↓
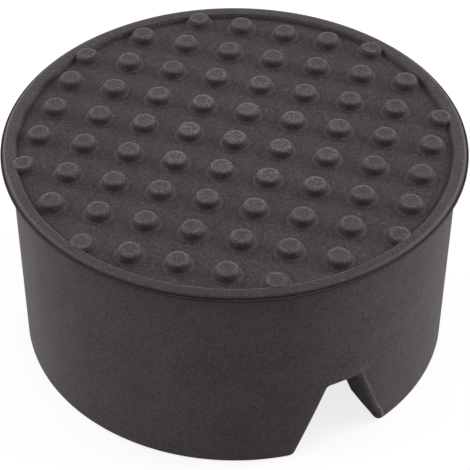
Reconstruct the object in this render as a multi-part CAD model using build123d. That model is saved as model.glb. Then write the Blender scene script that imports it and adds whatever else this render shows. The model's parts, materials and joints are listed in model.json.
↑
↓
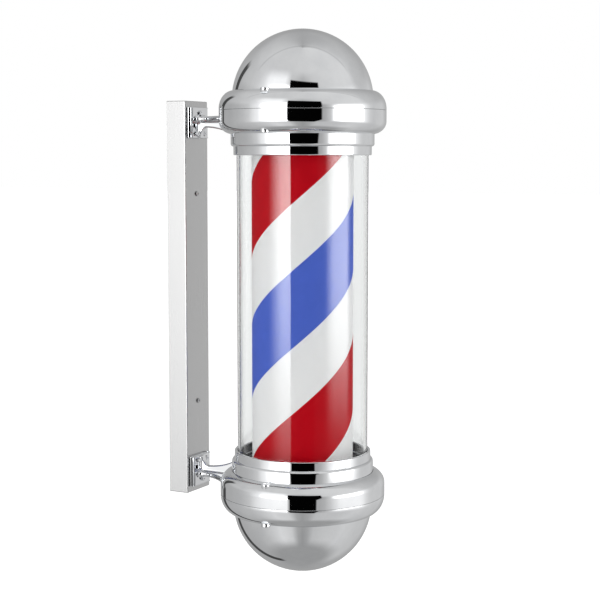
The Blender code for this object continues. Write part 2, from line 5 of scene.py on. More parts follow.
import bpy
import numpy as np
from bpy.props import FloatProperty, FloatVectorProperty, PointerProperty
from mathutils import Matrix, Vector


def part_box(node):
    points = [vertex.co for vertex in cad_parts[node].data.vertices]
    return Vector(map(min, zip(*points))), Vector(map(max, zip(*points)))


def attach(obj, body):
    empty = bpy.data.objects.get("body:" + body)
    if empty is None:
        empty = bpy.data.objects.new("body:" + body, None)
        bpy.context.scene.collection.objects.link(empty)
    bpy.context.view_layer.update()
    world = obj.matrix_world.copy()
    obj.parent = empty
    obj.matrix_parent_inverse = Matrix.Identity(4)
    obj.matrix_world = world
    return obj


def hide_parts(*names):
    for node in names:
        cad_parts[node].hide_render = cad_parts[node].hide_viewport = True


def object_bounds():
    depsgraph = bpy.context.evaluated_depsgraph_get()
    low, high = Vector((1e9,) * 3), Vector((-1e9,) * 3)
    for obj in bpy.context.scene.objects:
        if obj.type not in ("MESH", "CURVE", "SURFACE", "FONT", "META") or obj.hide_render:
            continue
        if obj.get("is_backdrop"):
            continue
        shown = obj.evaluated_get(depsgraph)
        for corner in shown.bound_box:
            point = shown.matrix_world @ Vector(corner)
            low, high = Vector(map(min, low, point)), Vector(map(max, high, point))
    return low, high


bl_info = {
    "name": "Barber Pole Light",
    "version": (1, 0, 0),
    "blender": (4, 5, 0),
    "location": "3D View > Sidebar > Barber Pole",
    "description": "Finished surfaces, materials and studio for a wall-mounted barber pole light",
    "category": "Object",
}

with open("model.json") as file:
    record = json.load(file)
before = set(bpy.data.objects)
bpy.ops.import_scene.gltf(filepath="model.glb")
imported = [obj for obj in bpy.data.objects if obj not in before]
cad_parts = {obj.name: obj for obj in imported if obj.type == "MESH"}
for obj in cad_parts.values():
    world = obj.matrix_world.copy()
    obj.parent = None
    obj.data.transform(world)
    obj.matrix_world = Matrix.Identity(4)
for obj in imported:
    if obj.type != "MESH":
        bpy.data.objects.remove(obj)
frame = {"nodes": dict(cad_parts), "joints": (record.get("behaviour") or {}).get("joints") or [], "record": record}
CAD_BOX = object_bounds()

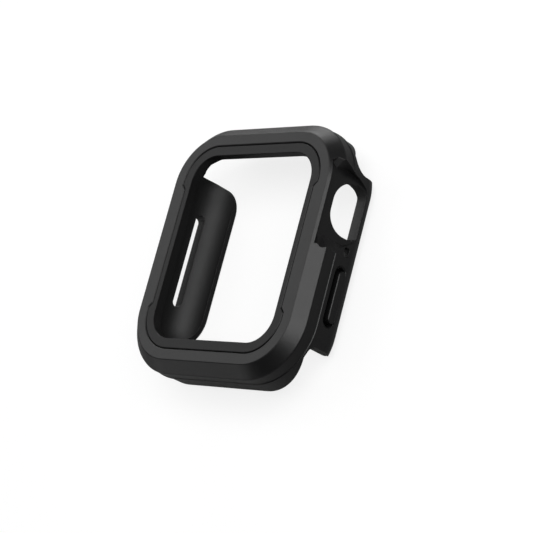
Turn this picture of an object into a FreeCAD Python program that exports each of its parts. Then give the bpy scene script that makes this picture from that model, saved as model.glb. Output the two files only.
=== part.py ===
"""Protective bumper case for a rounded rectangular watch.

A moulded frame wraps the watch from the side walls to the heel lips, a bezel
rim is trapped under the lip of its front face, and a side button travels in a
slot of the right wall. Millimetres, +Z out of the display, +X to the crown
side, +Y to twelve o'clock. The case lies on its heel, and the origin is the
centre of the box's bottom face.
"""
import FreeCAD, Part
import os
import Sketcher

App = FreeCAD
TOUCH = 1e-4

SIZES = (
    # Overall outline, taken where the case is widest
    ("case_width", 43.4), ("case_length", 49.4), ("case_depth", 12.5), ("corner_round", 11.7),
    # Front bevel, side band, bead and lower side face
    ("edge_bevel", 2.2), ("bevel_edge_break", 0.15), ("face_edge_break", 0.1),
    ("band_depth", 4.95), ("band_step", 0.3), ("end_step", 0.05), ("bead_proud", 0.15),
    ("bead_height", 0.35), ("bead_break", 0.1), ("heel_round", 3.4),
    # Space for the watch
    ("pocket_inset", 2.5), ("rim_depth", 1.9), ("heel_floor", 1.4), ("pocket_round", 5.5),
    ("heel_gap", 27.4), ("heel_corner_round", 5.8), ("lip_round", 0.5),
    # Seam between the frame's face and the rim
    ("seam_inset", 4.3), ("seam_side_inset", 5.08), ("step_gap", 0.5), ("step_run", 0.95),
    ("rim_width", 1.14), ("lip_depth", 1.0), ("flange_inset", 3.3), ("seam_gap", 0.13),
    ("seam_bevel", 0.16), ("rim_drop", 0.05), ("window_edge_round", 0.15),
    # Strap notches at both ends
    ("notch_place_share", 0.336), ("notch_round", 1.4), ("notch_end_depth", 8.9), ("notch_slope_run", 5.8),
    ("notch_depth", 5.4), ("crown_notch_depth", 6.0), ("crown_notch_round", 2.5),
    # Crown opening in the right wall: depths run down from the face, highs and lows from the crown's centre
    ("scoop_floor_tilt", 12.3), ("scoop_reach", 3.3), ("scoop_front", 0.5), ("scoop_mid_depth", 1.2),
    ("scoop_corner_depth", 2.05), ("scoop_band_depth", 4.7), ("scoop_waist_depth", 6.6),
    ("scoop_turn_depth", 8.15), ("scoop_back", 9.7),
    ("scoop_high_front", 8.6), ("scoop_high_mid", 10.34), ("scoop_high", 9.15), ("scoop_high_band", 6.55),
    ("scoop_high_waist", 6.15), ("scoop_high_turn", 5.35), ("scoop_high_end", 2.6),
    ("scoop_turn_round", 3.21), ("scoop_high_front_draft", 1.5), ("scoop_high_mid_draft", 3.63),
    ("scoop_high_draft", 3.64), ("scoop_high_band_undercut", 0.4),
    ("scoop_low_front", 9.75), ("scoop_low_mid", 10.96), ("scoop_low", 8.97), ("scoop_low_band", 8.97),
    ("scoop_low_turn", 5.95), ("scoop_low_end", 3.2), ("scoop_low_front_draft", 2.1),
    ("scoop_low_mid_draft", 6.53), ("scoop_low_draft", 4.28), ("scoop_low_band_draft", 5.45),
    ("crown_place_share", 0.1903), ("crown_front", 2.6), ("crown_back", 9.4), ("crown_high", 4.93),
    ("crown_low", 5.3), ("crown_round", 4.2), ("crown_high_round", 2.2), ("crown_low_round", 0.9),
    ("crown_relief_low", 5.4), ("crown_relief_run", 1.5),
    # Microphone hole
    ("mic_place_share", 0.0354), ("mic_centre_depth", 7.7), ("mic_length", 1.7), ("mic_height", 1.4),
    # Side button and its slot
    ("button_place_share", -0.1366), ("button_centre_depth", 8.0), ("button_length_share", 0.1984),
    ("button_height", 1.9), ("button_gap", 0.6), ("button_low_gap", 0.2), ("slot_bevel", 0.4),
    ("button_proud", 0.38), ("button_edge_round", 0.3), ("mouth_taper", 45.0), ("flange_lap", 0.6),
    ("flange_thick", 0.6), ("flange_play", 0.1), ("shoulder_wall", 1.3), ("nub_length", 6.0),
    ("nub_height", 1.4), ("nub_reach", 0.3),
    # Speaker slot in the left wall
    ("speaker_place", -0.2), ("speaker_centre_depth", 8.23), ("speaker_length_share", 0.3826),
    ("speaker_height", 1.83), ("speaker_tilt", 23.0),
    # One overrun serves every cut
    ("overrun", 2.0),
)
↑
• WORK TO COMPLETE:
Everything from the line with "Turn this picture" through the line with "TOUCH = 1e-4", both ends included, should be repeated exactly; nothing else should appear.

• IN RESPONSE:
Turn this picture of an object into a FreeCAD Python program that exports each of its parts. Then give the bpy scene script that makes this picture from that model, saved as model.glb. Output the two files only.
=== part.py ===
"""Protective bumper case for a rounded rectangular watch.

A moulded frame wraps the watch from the side walls to the heel lips, a bezel
rim is trapped under the lip of its front face, and a side button travels in a
slot of the right wall. Millimetres, +Z out of the display, +X to the crown
side, +Y to twelve o'clock. The case lies on its heel, and the origin is the
centre of the box's bottom face.
"""
import FreeCAD, Part
import os
import Sketcher

App = FreeCAD
TOUCH = 1e-4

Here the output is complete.